C’est autour de ce clivage que s’organise ainsi le rejet de l’immigration ou la demande de protectionnisme économique. Cette nouvelle lutte des classes ne peut profiter électoralement à l’extrême gauche ou au FDG, prisonniers de leur passé politique internationaliste et prenant la défense des immigrés. À l’insécurité physique des risques d’attentats et à l’insécurité économique s’adjoint donc une insécurité culturelle. Celle-ci se traduit par deux représentations sociales que le FN a su capter et associer.

Recherche d’autorité

La première est l’idée d’une dépossession politique face à l’Europe, aux marchés, au capitalisme financier, aux mouvements de réfugiés. Le « peuple » économique fait alors place au peuple politique dans sa souveraineté ignorée par des élites mondialisées. La question du rapport aux élites ne peut pas, d’ailleurs, être rejetée en invoquant seulement le développement du populisme. Objectivement, le recrutement social des élites politiques ou administratives s’est rétréci depuis trente ans, comme le montre par exemple la sociologie des anciens élèves de l’ENA.

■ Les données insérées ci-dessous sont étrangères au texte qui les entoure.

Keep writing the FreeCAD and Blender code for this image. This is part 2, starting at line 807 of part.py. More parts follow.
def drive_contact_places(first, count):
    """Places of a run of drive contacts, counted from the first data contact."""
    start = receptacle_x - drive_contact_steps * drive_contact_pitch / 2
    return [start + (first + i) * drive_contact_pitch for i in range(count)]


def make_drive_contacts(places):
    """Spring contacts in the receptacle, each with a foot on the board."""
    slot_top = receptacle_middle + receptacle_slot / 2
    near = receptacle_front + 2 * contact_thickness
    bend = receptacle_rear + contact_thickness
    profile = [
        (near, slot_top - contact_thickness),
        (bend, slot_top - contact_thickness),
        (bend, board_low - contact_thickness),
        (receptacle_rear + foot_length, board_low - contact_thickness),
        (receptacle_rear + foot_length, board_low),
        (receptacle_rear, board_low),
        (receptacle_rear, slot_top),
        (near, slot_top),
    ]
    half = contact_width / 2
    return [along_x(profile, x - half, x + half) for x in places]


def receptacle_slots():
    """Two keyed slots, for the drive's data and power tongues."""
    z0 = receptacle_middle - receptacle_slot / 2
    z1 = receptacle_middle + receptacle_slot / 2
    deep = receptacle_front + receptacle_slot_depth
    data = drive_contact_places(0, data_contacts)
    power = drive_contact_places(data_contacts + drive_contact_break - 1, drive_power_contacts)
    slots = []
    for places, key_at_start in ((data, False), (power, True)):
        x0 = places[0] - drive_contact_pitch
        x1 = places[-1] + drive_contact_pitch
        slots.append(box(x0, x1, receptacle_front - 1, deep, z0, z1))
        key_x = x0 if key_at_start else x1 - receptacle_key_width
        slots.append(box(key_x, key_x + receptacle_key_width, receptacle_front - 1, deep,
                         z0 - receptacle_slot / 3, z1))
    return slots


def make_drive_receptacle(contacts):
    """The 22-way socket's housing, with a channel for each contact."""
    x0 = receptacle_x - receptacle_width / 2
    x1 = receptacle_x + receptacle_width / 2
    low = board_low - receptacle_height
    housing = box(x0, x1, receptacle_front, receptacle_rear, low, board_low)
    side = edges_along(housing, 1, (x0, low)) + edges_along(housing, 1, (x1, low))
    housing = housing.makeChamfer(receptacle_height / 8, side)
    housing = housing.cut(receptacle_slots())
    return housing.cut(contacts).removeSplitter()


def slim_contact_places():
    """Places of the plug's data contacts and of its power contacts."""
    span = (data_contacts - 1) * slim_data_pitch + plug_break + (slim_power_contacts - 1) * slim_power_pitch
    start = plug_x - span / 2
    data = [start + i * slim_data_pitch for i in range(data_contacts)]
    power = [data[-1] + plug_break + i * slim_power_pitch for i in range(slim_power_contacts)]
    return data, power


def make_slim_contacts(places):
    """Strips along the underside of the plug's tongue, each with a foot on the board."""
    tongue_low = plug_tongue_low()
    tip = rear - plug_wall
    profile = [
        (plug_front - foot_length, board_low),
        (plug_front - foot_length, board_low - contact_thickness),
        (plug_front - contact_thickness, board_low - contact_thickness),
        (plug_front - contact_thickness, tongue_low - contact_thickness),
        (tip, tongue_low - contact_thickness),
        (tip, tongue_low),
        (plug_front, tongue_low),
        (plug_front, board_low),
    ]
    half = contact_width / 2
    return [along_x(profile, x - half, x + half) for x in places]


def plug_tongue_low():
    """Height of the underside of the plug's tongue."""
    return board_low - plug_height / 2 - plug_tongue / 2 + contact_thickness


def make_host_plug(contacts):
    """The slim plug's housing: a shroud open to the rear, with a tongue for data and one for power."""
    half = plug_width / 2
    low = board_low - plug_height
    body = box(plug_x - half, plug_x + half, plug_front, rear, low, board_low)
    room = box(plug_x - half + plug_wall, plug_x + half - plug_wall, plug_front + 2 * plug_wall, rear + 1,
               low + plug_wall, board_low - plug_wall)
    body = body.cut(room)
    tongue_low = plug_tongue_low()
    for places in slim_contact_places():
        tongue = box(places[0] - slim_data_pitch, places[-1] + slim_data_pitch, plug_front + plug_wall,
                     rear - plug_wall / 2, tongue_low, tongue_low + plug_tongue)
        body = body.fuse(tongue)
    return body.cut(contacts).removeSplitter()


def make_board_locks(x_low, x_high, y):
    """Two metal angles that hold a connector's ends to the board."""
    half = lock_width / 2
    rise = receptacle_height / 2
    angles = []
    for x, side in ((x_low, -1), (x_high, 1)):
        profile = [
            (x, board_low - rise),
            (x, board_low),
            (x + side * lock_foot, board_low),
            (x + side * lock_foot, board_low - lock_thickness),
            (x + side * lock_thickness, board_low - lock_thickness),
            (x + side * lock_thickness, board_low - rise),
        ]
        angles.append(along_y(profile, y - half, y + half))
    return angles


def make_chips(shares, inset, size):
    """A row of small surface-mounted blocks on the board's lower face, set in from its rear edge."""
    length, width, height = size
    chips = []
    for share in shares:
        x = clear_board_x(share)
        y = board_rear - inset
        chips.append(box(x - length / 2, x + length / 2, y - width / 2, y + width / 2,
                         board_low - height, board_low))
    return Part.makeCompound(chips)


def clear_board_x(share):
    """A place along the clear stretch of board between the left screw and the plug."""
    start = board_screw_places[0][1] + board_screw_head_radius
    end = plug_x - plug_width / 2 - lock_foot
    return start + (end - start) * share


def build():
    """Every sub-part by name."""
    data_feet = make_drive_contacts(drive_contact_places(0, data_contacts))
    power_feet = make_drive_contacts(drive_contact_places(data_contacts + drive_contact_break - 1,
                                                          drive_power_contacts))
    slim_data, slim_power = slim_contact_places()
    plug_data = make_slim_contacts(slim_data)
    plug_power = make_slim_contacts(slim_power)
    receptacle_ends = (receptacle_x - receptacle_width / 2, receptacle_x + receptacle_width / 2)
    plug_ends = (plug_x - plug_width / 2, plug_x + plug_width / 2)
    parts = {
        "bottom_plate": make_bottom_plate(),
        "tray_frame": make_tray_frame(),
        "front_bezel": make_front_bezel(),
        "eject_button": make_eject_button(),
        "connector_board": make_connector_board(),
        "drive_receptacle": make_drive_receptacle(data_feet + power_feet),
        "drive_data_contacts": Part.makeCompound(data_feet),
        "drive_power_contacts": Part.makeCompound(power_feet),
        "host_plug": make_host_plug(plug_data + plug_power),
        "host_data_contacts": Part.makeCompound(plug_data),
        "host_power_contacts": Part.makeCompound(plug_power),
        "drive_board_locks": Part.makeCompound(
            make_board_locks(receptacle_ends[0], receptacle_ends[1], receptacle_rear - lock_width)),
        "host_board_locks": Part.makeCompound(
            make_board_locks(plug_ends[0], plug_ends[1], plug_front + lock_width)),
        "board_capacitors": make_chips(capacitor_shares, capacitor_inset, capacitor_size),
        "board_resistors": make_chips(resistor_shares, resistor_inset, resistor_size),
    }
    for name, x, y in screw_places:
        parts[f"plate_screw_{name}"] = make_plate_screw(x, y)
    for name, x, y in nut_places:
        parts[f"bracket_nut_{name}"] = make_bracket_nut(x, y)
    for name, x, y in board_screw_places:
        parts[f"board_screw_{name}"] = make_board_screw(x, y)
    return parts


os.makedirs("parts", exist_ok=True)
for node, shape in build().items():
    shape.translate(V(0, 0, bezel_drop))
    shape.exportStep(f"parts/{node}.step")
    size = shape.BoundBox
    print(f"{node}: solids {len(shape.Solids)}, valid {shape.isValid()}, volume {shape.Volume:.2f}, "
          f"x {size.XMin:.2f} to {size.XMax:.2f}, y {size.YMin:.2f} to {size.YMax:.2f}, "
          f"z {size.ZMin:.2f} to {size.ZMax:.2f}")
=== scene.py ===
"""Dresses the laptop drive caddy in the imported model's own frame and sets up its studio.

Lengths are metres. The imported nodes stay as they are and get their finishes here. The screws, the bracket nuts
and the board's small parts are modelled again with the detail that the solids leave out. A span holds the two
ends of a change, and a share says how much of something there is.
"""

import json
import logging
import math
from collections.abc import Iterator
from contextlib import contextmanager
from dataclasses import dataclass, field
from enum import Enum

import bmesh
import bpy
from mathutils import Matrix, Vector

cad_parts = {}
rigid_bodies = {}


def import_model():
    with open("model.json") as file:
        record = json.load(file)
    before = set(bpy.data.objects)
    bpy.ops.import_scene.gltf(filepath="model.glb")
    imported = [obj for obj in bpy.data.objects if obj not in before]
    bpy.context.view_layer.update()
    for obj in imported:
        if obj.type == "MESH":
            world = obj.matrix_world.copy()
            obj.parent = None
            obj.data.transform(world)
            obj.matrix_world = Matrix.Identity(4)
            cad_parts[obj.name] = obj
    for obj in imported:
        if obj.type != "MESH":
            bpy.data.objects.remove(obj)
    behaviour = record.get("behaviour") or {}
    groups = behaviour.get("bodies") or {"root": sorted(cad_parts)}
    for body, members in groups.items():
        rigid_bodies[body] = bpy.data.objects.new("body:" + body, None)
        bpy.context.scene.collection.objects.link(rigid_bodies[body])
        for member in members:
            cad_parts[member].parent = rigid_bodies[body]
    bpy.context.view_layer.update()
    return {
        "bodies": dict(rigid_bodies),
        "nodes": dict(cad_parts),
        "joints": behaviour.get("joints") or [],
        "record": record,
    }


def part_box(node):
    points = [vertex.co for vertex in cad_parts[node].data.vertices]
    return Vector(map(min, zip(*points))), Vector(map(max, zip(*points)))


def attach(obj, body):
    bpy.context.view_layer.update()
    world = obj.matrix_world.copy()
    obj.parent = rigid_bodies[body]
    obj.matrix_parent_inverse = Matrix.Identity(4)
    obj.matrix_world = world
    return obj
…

La seconde représentation, corollaire de la première, est la recherche de l’autorité gouvernementale. L’idée d’un pouvoir politique national fort, que les attentats du 13 novembre ont renforcée y compris au sein de la gauche, caractérise l’électorat FN, mais également une majorité d’enquêtés : si 66 % des électeurs FN sont « tout à fait d’accord » ou d’ « accord » avec l’idée selon laquelle « la France devrait avoir à sa tête un homme fort qui n’a pas à se préoccuper du Parlement ni des élections », cette proportion est de 57 % chez les électeurs LR-UDI contre 35 % des électeurs PS. Mais elle est de 51 % en moyenne chez l’ensemble des enquêtés.